In [1]:
import librosa
import numpy as np
import matplotlib.pyplot as plt
import IPython
from scipy.spatial.distance import euclidean,mahalanobis
from dtw import dtw

In [2]:
audiofile = "..\\data\\live-hip-hop-loop-81bpm-131102.mp3"

## Playing Audio inside Jupyter Notebook

In [3]:
IPython.display.Audio(audiofile)

ValueError: rate must be specified when data is a numpy array or list of audio samples.

## Create Spectrogram

**Sampling**

Sound is a continuous wave. We can digitise sound by breaking the continuous wave into discrete signals.
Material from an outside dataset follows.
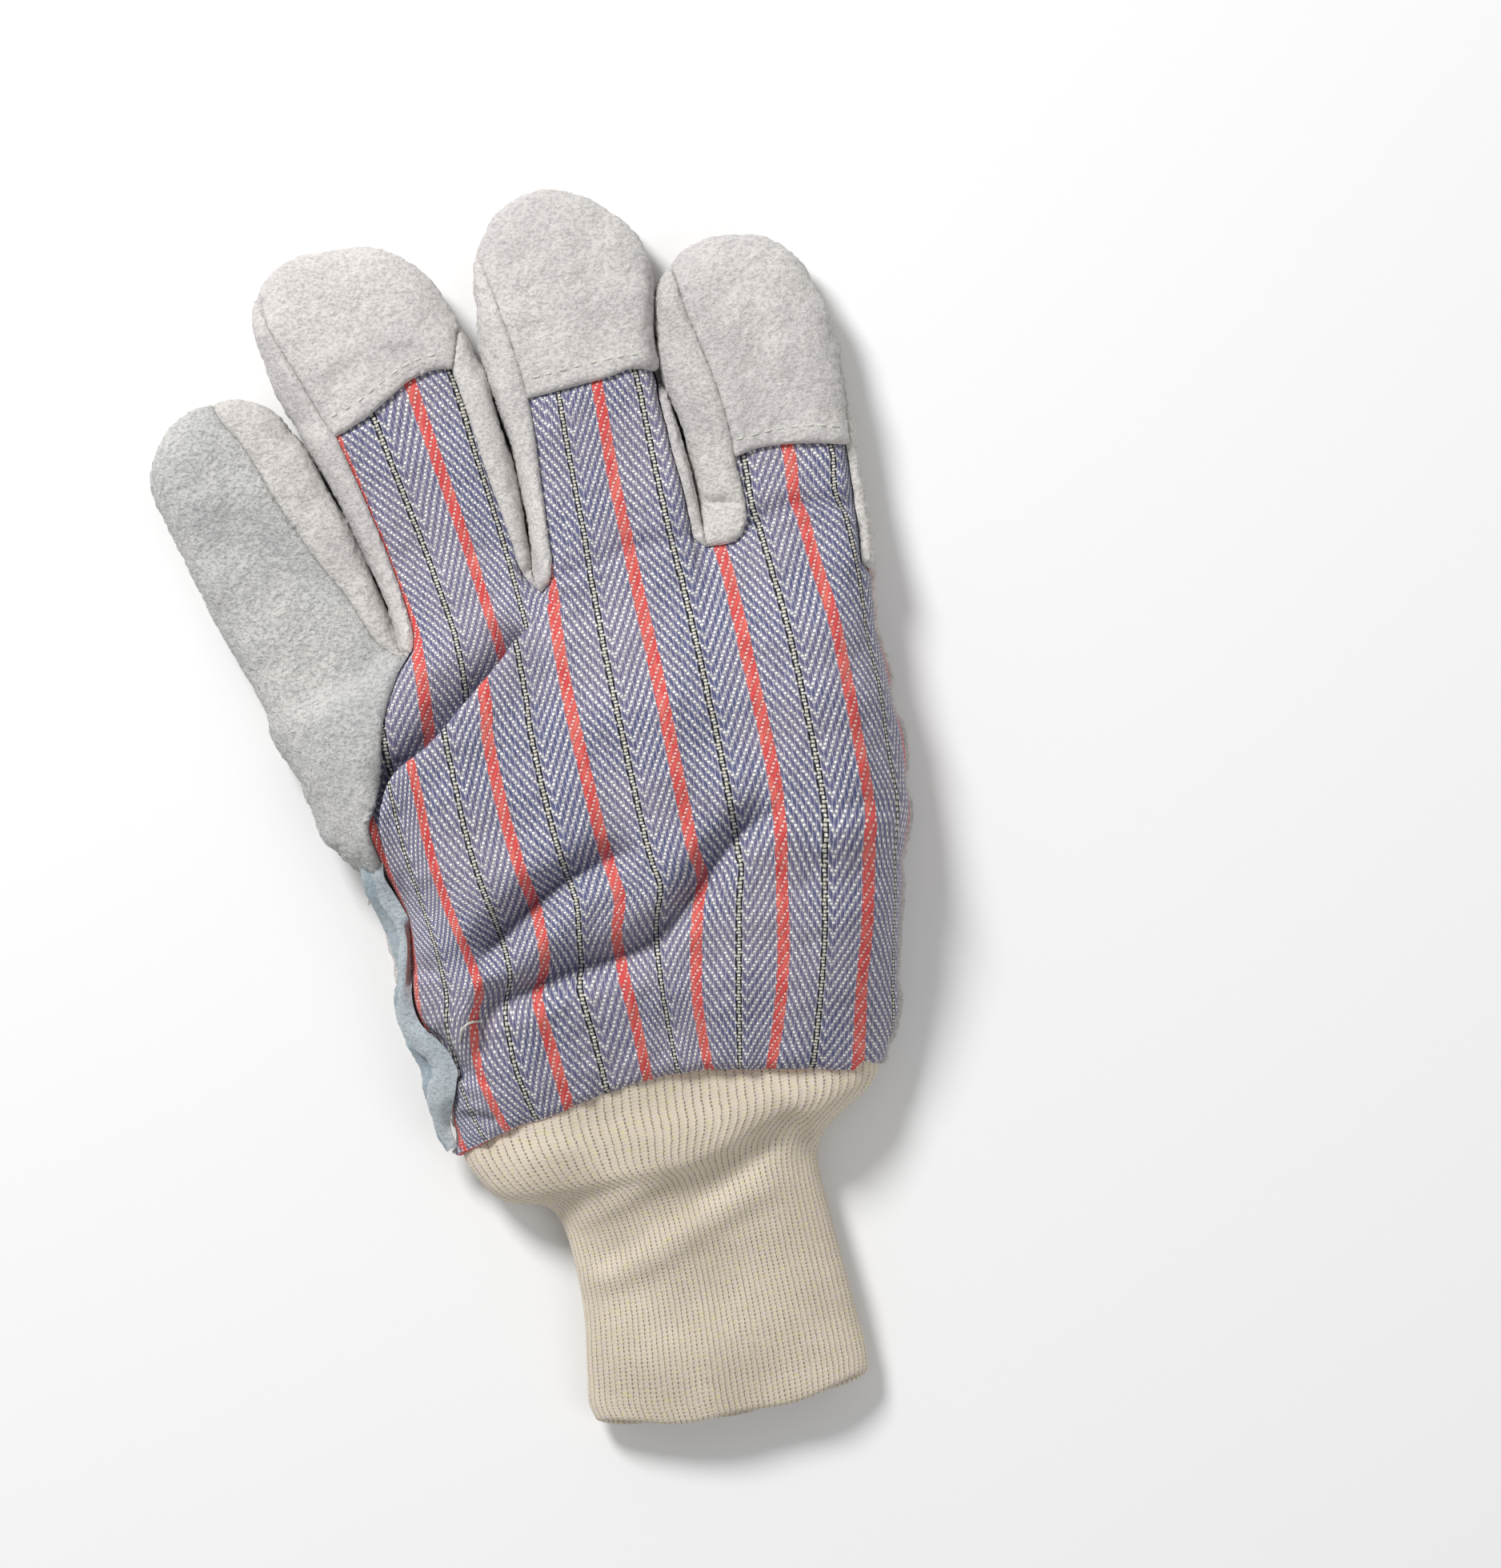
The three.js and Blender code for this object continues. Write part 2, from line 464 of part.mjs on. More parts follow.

This process is called sampling. Sampling converts a sound wave into a sequence of samples or a discrete-time signal.

The load functions loads the audio file and converts it into an array of values which represent the amplitude if a sample at a given point of time.

**Sampling Rate**

The sampling rate is the number of samples per second. Hz or Hertz is the unit of the sampling rate. 20 kHz is the audible range for human beings.

In [None]:
data, sr = librosa.load(audiofile)#, sr=22050, mono=True, offset=0.0, duration=50, res_type='kaiser_best')

In [None]:
plt.figure(figsize=(15,4))
librosa.display.waveshow(data,sr=sr, max_points=5000, axis='time', transpose=False)
# plt.xlim(0,10)

## librosa beat extraction

In [None]:
audiofile = librosa.example('nutcracker')

y, sr = librosa.load(audiofile)

# Run the default beat tracker
tempo, beat_frames = librosa.beat.beat_track(y=y, sr=sr)

print('Estimated tempo: {:.2f} beats per minute'.format(tempo))

# Convert the frame indices of beat events into timestamps
beat_times = librosa.frames_to_time(beat_frames, sr=sr)

In [None]:
audio_len = len(y) / sr
timestamps = np.linspace(0, audio_len, num=len(y))

plt.figure(figsize=(20, 4))
plt.plot(timestamps, y)
plt.ylabel('Signal Value')
plt.xlabel('Time (s)')
plt.xlim(20, 30)
plt.vlines([beat_times], ymin=-0.5, ymax=0.5, linestyles="dashed", colors="black", linewidth=0.5)
plt.title("Beat Tracker Example: Nutcracker")
# plt.savefig("beat_extraction_sample.png")
plt.show()

In [None]:
#https://github.com/d4r3topk/comparing-audio-files-python/blob/master/mfcc.py

#Loading audio files
y1, sr1 = librosa.load('..\\data\\smooth-ac-guitar-loop-93bpm-137706.mp3') 
y2, sr2 = librosa.load('..\\data\\acoustic-guitar-loop-f-91bpm-132687.mp3') 

#Showing multiple plots using subplot
plt.subplot(1, 2, 1) 
mfcc1 = librosa.feature.mfcc(y=y1,sr=sr1)   #Computing MFCC values
librosa.display.specshow(mfcc1)

plt.subplot(1, 2, 2)
mfcc2 = librosa.feature.mfcc(y=y2, sr=sr2)
librosa.display.specshow(mfcc2)

dist, _, cost, path = dtw(mfcc1.T, mfcc2.T, dist=euclidean)
print("The normalized distance between the two : ",dist)   # 0 for similar audios 

plt.imshow(cost.T, origin='lower', cmap=plt.get_cmap('gray'), interpolation='nearest')
plt.plot(path[0], path[1], 'w')   #creating plot for DTW

plt.show()  #To display the plots graphically